All Possible Full Binary Trees interview FAQ

Why does n have to be odd?+

In a full binary tree, every internal node has exactly two children. That means n = 1 + 2k for some integer k. If n is even, you can't satisfy this constraint. The problem expects you to return an empty list or handle edge cases gracefully.

Is this really a medium, or is the difficulty overstated?+

The acceptance rate of 82% is unusually high for a medium. Most who attempt it have already worked through similar tree DP problems. If you haven't seen recursive tree construction with memoization before, it jumps to hard. Nvidia likely filters for candidates with solid tree fundamentals.

How do you avoid recomputing subtrees?+

Memoize the list of full binary trees for each node count. On your first call to generate trees of size k, compute all possible structures and cache them. Every subsequent call to size k returns the cached result instantly, avoiding exponential recomputation.

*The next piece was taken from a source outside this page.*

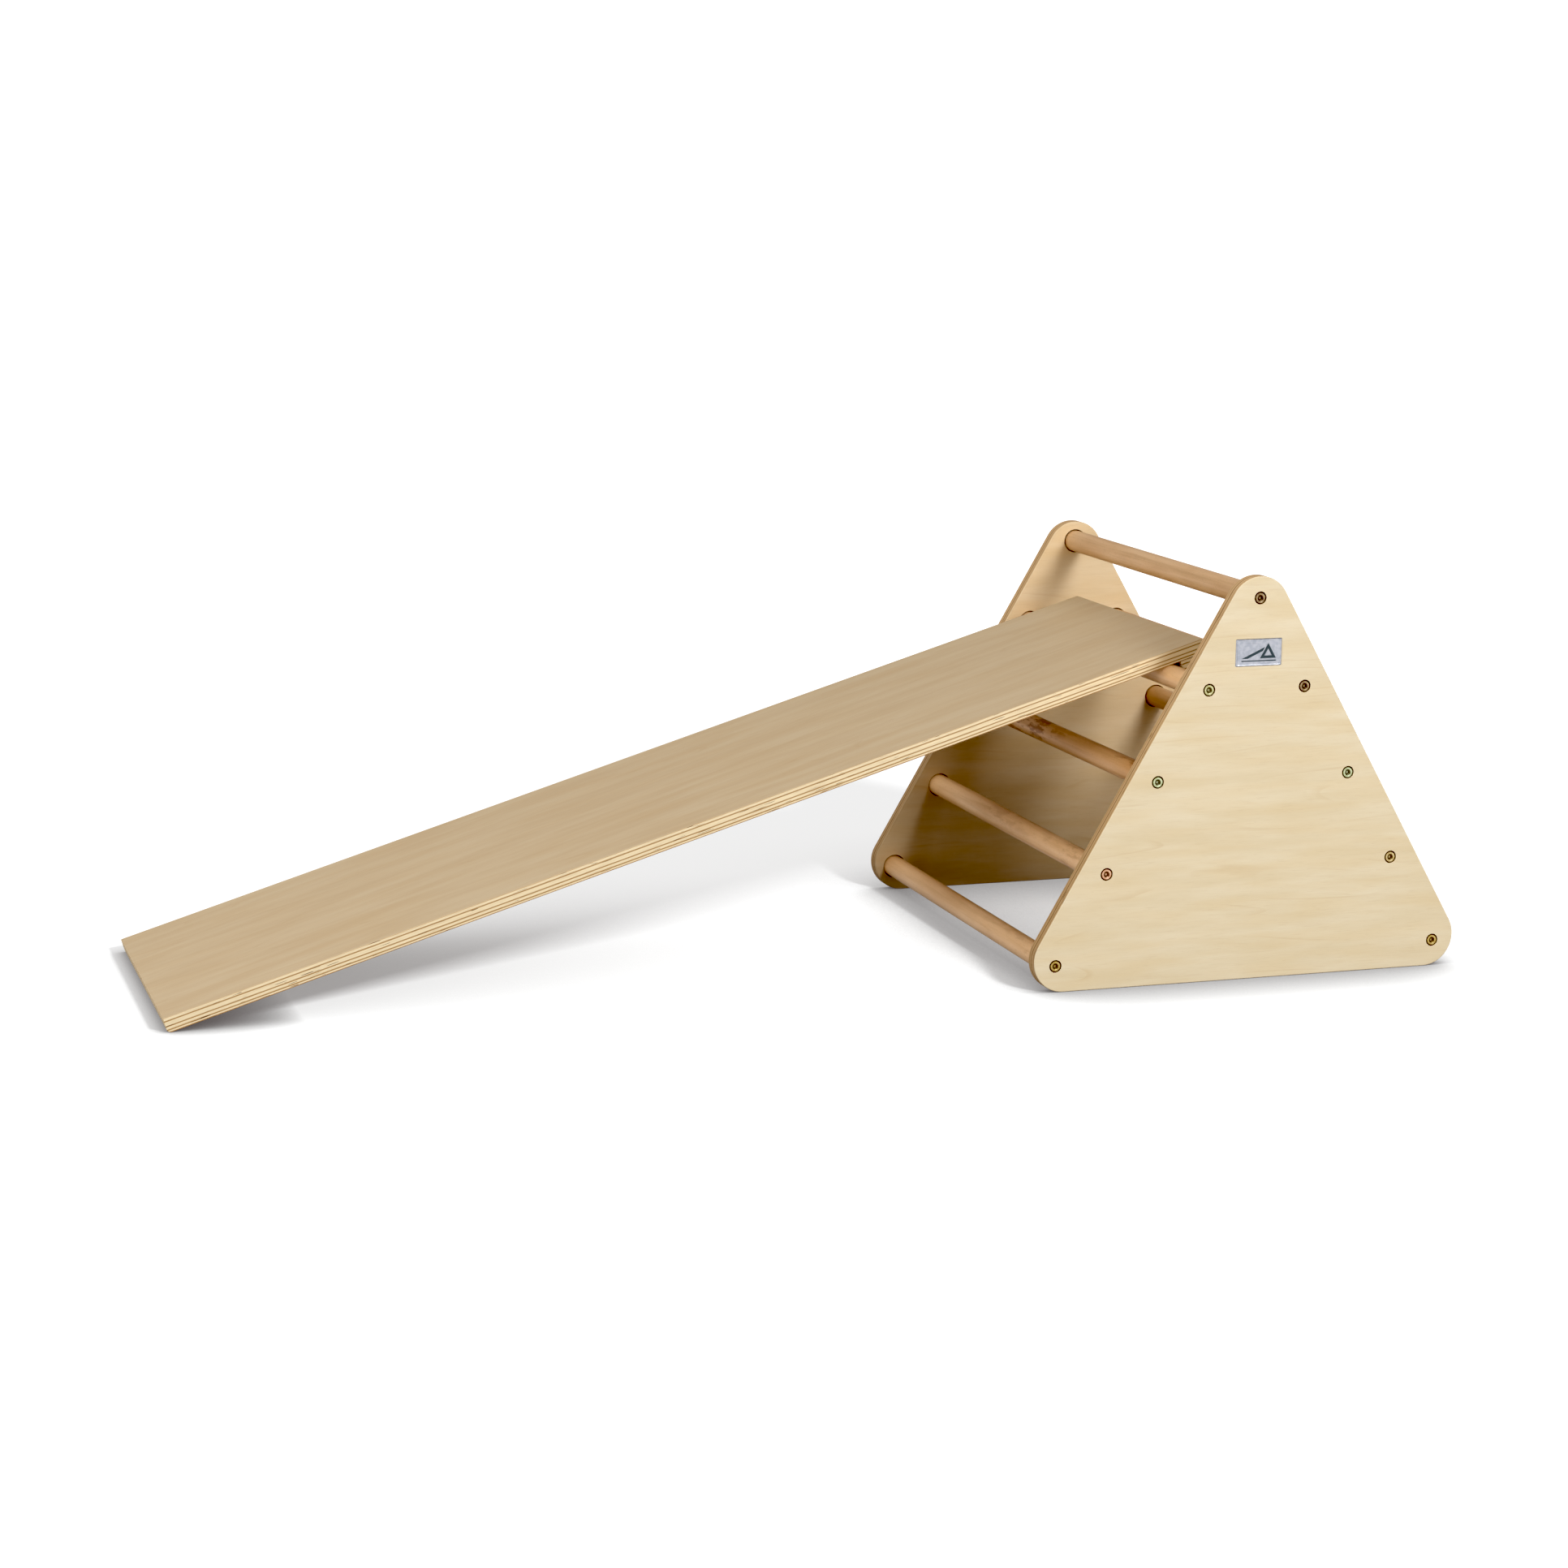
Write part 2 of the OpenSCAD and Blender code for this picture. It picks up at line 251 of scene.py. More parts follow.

What's the actual time complexity?+

Catalan number behavior. For odd n, you're building the nth Catalan tree. Memoization ensures you compute each size once, but assembling the actual tree objects still costs time proportional to the number of trees times their size. Space is dominated by storing all tree instances.

Can you brute force this without memoization?+

Technically yes, but it's slow and impractical for larger n. You'd recompute identical subtree lists dozens of times across different branches. Memoization is not optional here, it's the threshold between a solution that works and one that times out.